Thursday, 26 March 2015

The day thou gavest


(after conjectures that the hymn tune 'St Clement', long attributed to the Rev. Clement Scholefield, might be in part the work of Arthur Sullivan)

What part is Clement, what part Arthur,
none now can hope or need to tell.
The hymn the singers love is seamless;
if sewn, then sewn together well.

Whatever zones part eve from waking,
the shadow edge of light in air
moves elegiac in its raising
along the spine and through the hair.

And did the famous aid the cleric,
whose other music fell away?
The question stands, and needs no letters,
no fingerprints, no DNA.

And only wishing tells us Clement,
himself a part of all he'd met,
once only found, once only, music
more great than most, more nearly great.

This poem was written in 2013 for the Mirehouse/Words by the Water competition, whose theme that year was the Tennyson quotation "I am a part of all that I have met." I cannot remember what led me, at about that time, to the Wikipedia page for the hymn tune 'St Clement', so effectively tied to the words 'The day thou gavest'. But here was a story of authorship questioned after more than a century, and blurrings of individual contribution that had become impossible now to determine. I thought it fitted well with the quotation.
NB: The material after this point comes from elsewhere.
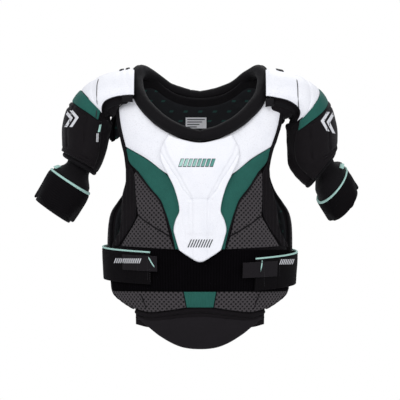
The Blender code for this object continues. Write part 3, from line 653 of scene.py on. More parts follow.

I've now entered the poem in a Poem Pigeon competition on the theme 'Awakenings'.

Saturday, 7 March 2015

The finest-hour syndrome

The finest-hour syndrome

(A minister became convinced that God was telling him that his wife would die and he was then to marry Samantha)

Perhaps he spoke as other men had,
only the God-talk more;
I don't know if Samantha'd been
through the same pattern before.

I believe the minister had been
a captain of high finance.
Oh, utmost probity, no swindles;
no hint of dalliance...

I suppose, though, he'd told young Alison
Sylvia would soon retire,
and I suppose he took pride
in Alison as she flew higher.

And I suppose a still small voice
said ten years long he should quit
the firm, and voluntary church work
would not silence it,

but I suppose when he gave in
to study for the ministry,
surrender wrenched him like tooth loss,
hard-cold as January.

I believe the finest-hour syndrome
is what happens when
somebody foils a blaze then wants
the buzz all over again,

studding the rest of his career
with unexplained small fires.
Pray God the minister was no worse
than such artless self-liars.  

This poem was written in 2000 and published in Orbis 170, winter 2014, p.69.  The version in Orbis, reproduced here, has benefited from some editorial suggestions by Carole Baldock.

The term 'finest-hour syndrome' is my own invention.  The phenomenon of serial arson by a former fire hero is one I first heard of ca 1996 in the course of training as a Fire Safety Manager at work.  In all the refresher fire training I've had since then, I haven't heard of it again.  Googling in search of more detail, I've had the impression that former heroes are very much a subset of the would-be heroes' subset of serial arsonists.

The minister's error, as described in the title note, is close to events I read of as having happened at a church in London in the early 1990s.  But the poem's prequel to that story is entirely speculative.